BECAUSE I am courageous, I keep walking. I keep walking with more grace than I understand, sometimes. I am 37 years old and I did not expect to be here, and yet, I have travelled, felt, and achieved more than I could fathom. The truth of the matter is, I may never be a mother, a wife, or raising a family in the traditional sense. And it breaks my heart. But I am ALIVE. I am unbelievably ALIVE, and I have work to do, love to live for, and a life to love.
BECAUSE I am courageous, I rock the colours. Colours, stripes, spots, patterns, bold and beautiful. Wearing these outfits so joyfully allow me to love my students and share of my joy; and it sounds ridiculous, but I know that what I do each day, how I teach, how I approach life, and the example I give, makes a difference.
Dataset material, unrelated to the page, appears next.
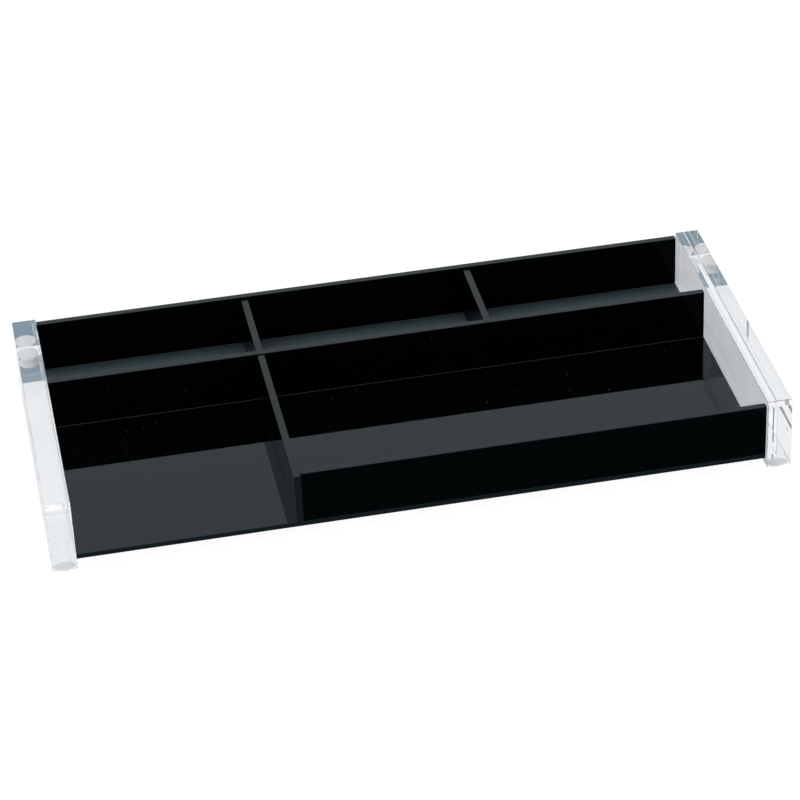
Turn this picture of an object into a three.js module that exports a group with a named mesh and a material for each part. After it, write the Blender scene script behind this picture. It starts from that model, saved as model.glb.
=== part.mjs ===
// A desk tray that holds pens and note paper: black acrylic sheets glued between two clear acrylic
// end bars, standing on four clear round feet.
//
// Millimetres, +Z up, +X to the right and +Y to the rear as someone at the desk sees it.
// The origin lies on the desk, under the middle of the tray's outline.

import * as THREE from 'three';

// Sheets

const TRAY_LENGTH = 254; // between the two end bars
const TRAY_DEPTH = 127; // from the front edge of the base sheet to its rear edge
const BASE_THICKNESS = 2;
const WALL_THICKNESS = 2.6; // walls and dividers
const OUTER_WALL_HEIGHT = 20.6; // rear and front walls, above the base sheet
const MIDDLE_WALL_HEIGHT = 20.1;
const DIVIDER_HEIGHT = 19.7;

// Compartments, as clear widths and depths

const MEMO_WIDTH = 79.6; // from the left end bar to the memo divider
const MEMO_DEPTH = 83; // from the front edge to the middle wall
const REAR_MIDDLE_WIDTH = 85.5; // between the two rear dividers

// End bars

const BAR_WIDTH = 9.1;
const BAR_RISE = 2.4; // above the outer walls
const BAR_DROP = 2.7; // below the base sheet
const BAR_FRONT_OVERHANG = 2.1; // ahead of the tray's front edge
const BAR_REAR_SETBACK = 2.1; // short of the tray's rear edge
const BAR_EDGE_BREAK = 0.2; // flat polished off every long and short edge
const BAR_FRONT_BEVEL = 1.5; // larger flat along the front top edge

// Feet

const FOOT_DIAMETER = 8;
const FOOT_HEIGHT = 2;
const FOOT_END_INSET = 0.7; // from the end of a bar to the rim of its foot
const FOOT_FLAT_DIAMETER = 3; // where the dome rests on the desk
const FOOT_SIDES = 40;
const FOOT_DOME_STEPS = 5;

// Levels

const BAR_BOTTOM = FOOT_HEIGHT;
const BASE_BOTTOM = BAR_BOTTOM + BAR_DROP;
const FLOOR = BASE_BOTTOM + BASE_THICKNESS;
const BAR_TOP = FLOOR + OUTER_WALL_HEIGHT + BAR_RISE;

// Places across the tray

const LEFT_END = -TRAY_LENGTH / 2;
const RIGHT_END = TRAY_LENGTH / 2;
const MEMO_DIVIDER_LEFT = LEFT_END + MEMO_WIDTH;
const MEMO_DIVIDER_RIGHT = MEMO_DIVIDER_LEFT + WALL_THICKNESS;
const REAR_DIVIDER_LEFT = MEMO_DIVIDER_RIGHT + REAR_MIDDLE_WIDTH;
const REAR_DIVIDER_RIGHT = REAR_DIVIDER_LEFT + WALL_THICKNESS;

// Places from front to rear

const OUTLINE_DEPTH = BAR_FRONT_OVERHANG + TRAY_DEPTH;
const BAR_FRONT = -OUTLINE_DEPTH / 2;
const FRONT_EDGE = BAR_FRONT + BAR_FRONT_OVERHANG;
const REAR_EDGE = FRONT_EDGE + TRAY_DEPTH;
const BAR_REAR = REAR_EDGE - BAR_REAR_SETBACK;
const FRONT_WALL_BACK = FRONT_EDGE + WALL_THICKNESS;
const MIDDLE_WALL_FRONT = FRONT_EDGE + MEMO_DEPTH;
const MIDDLE_WALL_BACK = MIDDLE_WALL_FRONT + WALL_THICKNESS;
const REAR_WALL_FRONT = REAR_EDGE - WALL_THICKNESS;

// Materials

function blackAcrylic() {
  return new THREE.MeshStandardMaterial({ color: 0x090a0b, roughness: 0.1, metalness: 0 });
}

function clearAcrylic() {
  return new THREE.MeshStandardMaterial({
    color: 0xe5ebed,
    roughness: 0.06,
    metalness: 0,
    transparent: true,
    opacity: 0.4,
  });
}

function clearFootRubber() {
  return new THREE.MeshStandardMaterial({
    color: 0xdde3e4,
    roughness: 0.35,
    metalness: 0,
    transparent: true,
    opacity: 0.6,
  });
}

// Shared shapes

function middle(low, high) {
  return (low + high) / 2;
}

// A flat-faced sheet between two opposite corners.
function sheet(name, low, high) {
  const geometry = new THREE.BoxGeometry(high.x - low.x, high.y - low.y, high.z - low.z);
  const mesh = new THREE.Mesh(geometry, blackAcrylic());
  mesh.name = name;
  mesh.position.set(middle(low.x, high.x), middle(low.y, high.y), middle(low.z, high.z));
  return mesh;
}

// A wall or divider that stands on the floor of the tray.
function uprightSheet(name, left, right, front, rear, height) {
  const low = new THREE.Vector3(left, front, FLOOR);
  const high = new THREE.Vector3(right, rear, FLOOR + height);
  return sheet(name, low, high);
}

// The side view of a bar, front to the left: a rectangle whose corners are cut off at 45 degrees, with
// a larger cut at the front top one.
function barOutline(length, height, cut, frontTopCut) {
  const front = -length / 2;
  const rear = length / 2;
  const bottom = -height / 2;
  const top = height / 2;
  const outline = new THREE.Shape();
  outline.moveTo(front + cut, bottom);
  outline.lineTo(rear - cut, bottom);
  outline.lineTo(rear, bottom + cut);
  outline.lineTo(rear, top - cut);
  outline.lineTo(rear - cut, top);
  outline.lineTo(front + frontTopCut, top);
  outline.lineTo(front, top - frontTopCut);
  outline.lineTo(front, bottom + cut);
  outline.closePath();
  return outline;
}

// Base sheet

function basePlate() {
  const low = new THREE.Vector3(LEFT_END, FRONT_EDGE, BASE_BOTTOM);
  const high = new THREE.Vector3(RIGHT_END, REAR_EDGE, FLOOR);
  return sheet('base_plate', low, high);
}

// Walls along the tray

function rearWall() {
  const height = OUTER_WALL_HEIGHT;
  return uprightSheet('rear_wall', LEFT_END, RIGHT_END, REAR_WALL_FRONT, REAR_EDGE, height);
}

function middleWall() {
  const height = MIDDLE_WALL_HEIGHT;
  return uprightSheet('middle_wall', LEFT_END, RIGHT_END, MIDDLE_WALL_FRONT, MIDDLE_WALL_BACK, height);
}

// The front wall closes the pen compartment alone: the memo compartment is open at the front.
function frontWall() {
  const height = OUTER_WALL_HEIGHT;
  return uprightSheet('front_wall', MEMO_DIVIDER_RIGHT, RIGHT_END, FRONT_EDGE, FRONT_WALL_BACK, height);
}

// Dividers from front to rear

function memoDivider() {
  const left = MEMO_DIVIDER_LEFT;
  const right = MEMO_DIVIDER_RIGHT;
  return uprightSheet('memo_divider', left, right, FRONT_EDGE, MIDDLE_WALL_FRONT, DIVIDER_HEIGHT);
}

function rearDivider(name, left, right) {
  return uprightSheet(name, left, right, MIDDLE_WALL_BACK, REAR_WALL_FRONT, DIVIDER_HEIGHT);
}

// End bars

// The outline is drawn smaller by the edge break, which the extrusion then puts back all round. That
// lengthens each leg of a corner cut by a fixed share of the edge break.
function endBar(name, left) {
  const length = BAR_REAR - BAR_FRONT;
  const height = BAR_TOP - BAR_BOTTOM;
  const legGrowth = (2 - Math.SQRT2) * BAR_EDGE_BREAK;
  const outline = barOutline(
    length - 2 * BAR_EDGE_BREAK,
    height - 2 * BAR_EDGE_BREAK,
    BAR_EDGE_BREAK - legGrowth,
    BAR_FRONT_BEVEL - legGrowth,
  );
  const straightWidth = BAR_WIDTH - 2 * BAR_EDGE_BREAK;
  const geometry = new THREE.ExtrudeGeometry(outline, {
    depth: straightWidth,
    bevelEnabled: true,
    bevelThickness: BAR_EDGE_BREAK,
    bevelSize: BAR_EDGE_BREAK,
    bevelSegments: 1,
  });
  geometry.translate(0, 0, -straightWidth / 2);
  const rearward = new THREE.Vector3(0, 1, 0);
  const upward = new THREE.Vector3(0, 0, 1);
  const across = new THREE.Vector3(1, 0, 0);
  geometry.applyMatrix4(new THREE.Matrix4().makeBasis(rearward, upward, across));
  const mesh = new THREE.Mesh(geometry, clearAcrylic());
  mesh.name = name;
  mesh.position.set(left + BAR_WIDTH / 2, middle(BAR_FRONT, BAR_REAR), middle(BAR_BOTTOM, BAR_TOP));
  return mesh;
}

// Feet

// Half of the section of a domed foot: from the axis on the desk, up the dome to its rim, to the axis
// on top. The dome is half of an ellipsoid with its tip cut flat.
function footProfile() {
  const radius = FOOT_DIAMETER / 2;
  const flatAngle = Math.asin(FOOT_FLAT_DIAMETER / FOOT_DIAMETER);
  const domeDepth = FOOT_HEIGHT / Math.cos(flatAngle);
  const points = [new THREE.Vector2(0, 0)];
  for (let step = 0; step < FOOT_DOME_STEPS; step += 1) {
    const angle = flatAngle + (Math.PI / 2 - flatAngle) * (step / FOOT_DOME_STEPS);
    const outward = radius * Math.sin(angle);
    const upward = step === 0 ? 0 : FOOT_HEIGHT - domeDepth * Math.cos(angle);
    points.push(new THREE.Vector2(outward, upward));
  }
  points.push(new THREE.Vector2(radius, FOOT_HEIGHT));
  points.push(new THREE.Vector2(0, FOOT_HEIGHT));
  return points;
}

function foot(name, x, y) {
  const geometry = new THREE.LatheGeometry(footProfile(), FOOT_SIDES);
  geometry.rotateX(Math.PI / 2);
  const mesh = new THREE.Mesh(geometry, clearFootRubber());
  mesh.name = name;
  mesh.position.set(x, y, 0);
  return mesh;
}

// Assembly

function tray() {
  const leftBarLeft = LEFT_END - BAR_WIDTH;
  const rightBarLeft = RIGHT_END;
  const footInset = FOOT_END_INSET + FOOT_DIAMETER / 2;
  const frontFootY = BAR_FRONT + footInset;
  const rearFootY = BAR_REAR - footInset;
  const leftFootX = leftBarLeft + BAR_WIDTH / 2;
  const rightFootX = rightBarLeft + BAR_WIDTH / 2;

  const group = new THREE.Group();
  group.add(basePlate());
  group.add(rearWall());
  group.add(middleWall());
  group.add(frontWall());
  group.add(memoDivider());
  group.add(rearDivider('rear_divider_left', MEMO_DIVIDER_LEFT, MEMO_DIVIDER_RIGHT));
  group.add(rearDivider('rear_divider_right', REAR_DIVIDER_LEFT, REAR_DIVIDER_RIGHT));
  group.add(endBar('left_end_bar', leftBarLeft));
  group.add(endBar('right_end_bar', rightBarLeft));
  group.add(foot('foot_front_left', leftFootX, frontFootY));
  group.add(foot('foot_front_right', rightFootX, frontFootY));
  group.add(foot('foot_rear_left', leftFootX, rearFootY));
  group.add(foot('foot_rear_right', rightFootX, rearFootY));
  return group;
}

export default tray();
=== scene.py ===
"""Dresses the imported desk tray: black acrylic sheets glued between two clear acrylic end bars.

Metres, +Z up, +X along the tray to the right and +Y to the rear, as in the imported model.
"""

import math

import bmesh
import bpy
from bpy.props import FloatProperty, FloatVectorProperty, IntProperty, PointerProperty
from bpy.types import Operator, Panel, PropertyGroup
from mathutils import Matrix, Vector


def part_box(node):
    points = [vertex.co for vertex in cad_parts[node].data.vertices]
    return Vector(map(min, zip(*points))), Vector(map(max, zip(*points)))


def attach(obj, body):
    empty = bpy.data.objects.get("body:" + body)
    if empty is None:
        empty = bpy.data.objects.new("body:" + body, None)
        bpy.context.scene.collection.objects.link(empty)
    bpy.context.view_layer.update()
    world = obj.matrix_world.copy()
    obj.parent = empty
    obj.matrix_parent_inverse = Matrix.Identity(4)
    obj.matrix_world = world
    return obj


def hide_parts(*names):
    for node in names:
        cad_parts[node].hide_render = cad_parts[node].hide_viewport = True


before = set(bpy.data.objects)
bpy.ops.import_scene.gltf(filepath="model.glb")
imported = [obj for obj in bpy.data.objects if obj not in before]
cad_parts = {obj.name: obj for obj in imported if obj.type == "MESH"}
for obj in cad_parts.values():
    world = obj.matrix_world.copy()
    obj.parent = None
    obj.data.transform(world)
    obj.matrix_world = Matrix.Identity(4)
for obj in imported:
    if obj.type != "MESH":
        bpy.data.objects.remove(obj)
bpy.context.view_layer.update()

bl_info = {
    "name": "Acrylic desk tray",
    "version": (1, 0, 0),
    "blender": (4, 5, 0),
    "location": "3D View > Sidebar > Desk tray",
    "description": "Builds a desk tray of black acrylic sheets between two clear end bars",
    "category": "Object",
}

MM = 0.001
BODY = "root"

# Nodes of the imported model

BASE = "base_plate"
REAR_WALL = "rear_wall"
MIDDLE_WALL = "middle_wall"
FRONT_WALL = "front_wall"
MEMO_DIVIDER = "memo_divider"
REAR_DIVIDERS = ("rear_divider_left", "rear_divider_right")
LEFT_BAR = "left_end_bar"
RIGHT_BAR = "right_end_bar"
FEET = ("foot_front_left", "foot_front_right", "foot_rear_left", "foot_rear_right")

# Directions

UPWARD = Vector((0, 0, 1))
AXES = "xyz"
SQUARELY = 0.999  # a face whose normal has a part above this looks straight along that axis

# Fixed values of the materials

ACRYLIC_IOR = 1.49
GLUE_IOR = 1.47
RUBBER_IOR = 1.45
WHITE = (1.0, 1.0, 1.0)
PAINTED_SHADE_DEPTH = 9.0 * MM  # depth over which the painted light on the rear floor fades to painted shade before the rear wall
# share of the painted light that is left at the foot of the rear wall
PAINTED_LIGHT_AT_WALL = 0.3

# Places of the colours among the sockets of a Mix node

FIRST_COLOUR = 6
SECOND_COLOUR = 7
MIXED_COLOUR = 2

# Glue

BEAD_SINK = 0.02 * MM  # how far a bead reaches into the sheets that it joins
BEAD_STEPS = 4

# Camera, in metres and degrees, as solved from the edges in the photo

CAMERA_PLACE = (-0.161202, -0.962769, 0.654176)
CAMERA_DOWNWARD = 33.36906
CAMERA_RIGHTWARD = 9.66860
CAMERA_ROLL = -2.68669

# Desk and surround

DESK_DROP = 0.02 * MM  # keeps the desk clear of the feet
DESK_CHANGE = 1.0 * MM  # width over which the polished desk turns plain beside the tray
DESK_WHITE_STRENGTH = 1.04
DESK_WHITE_SEEN = 0.93
DESK_WHITE_MIRRORED = 0.02
SURROUND_WHITE_SEEN = 1.0
SURROUND_WHITE_MIRRORED = 0.012

# Bounds of the dim patch, as parts of a direction: where it starts, and where it is full

PATCH_FRONT = (-0.60, -0.68)
PATCH_BOTTOM = (0.34, 0.42)
PATCH_TOP = (0.78, 0.70)


# Sizes and colours


def length(name, description, default):
    """A size in metres that the panel shows."""
    return FloatProperty(
        name=name, description=description, default=default, min=0.0, unit="LENGTH", precision=5
    )


def colour(name, description, default):
    """A colour that the panel shows."""
    return FloatVectorProperty(
        name=name,
        description=description,
        default=default,
        size=3,
        min=0.0,
        max=1.0,
        subtype="COLOR",
    )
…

I affect my students heartfully, and I am so glad for that responsibility.
BECAUSE I am courageous, I am unafraid of standing independently. I have been practising this for ages. Every time I come up against struggle or failure, grief, opposition, sadness, or petty weakness, I stand quietly. I find my compass. I listen. And I walk with my face upturned, no matter how much I quake inside. I am unafraid of walking my own path, because it feels absolutely right and resonates.
BECAUSE I am courageous, I live a life of meaning and joy.
Thank you for a heart that works so joyfully.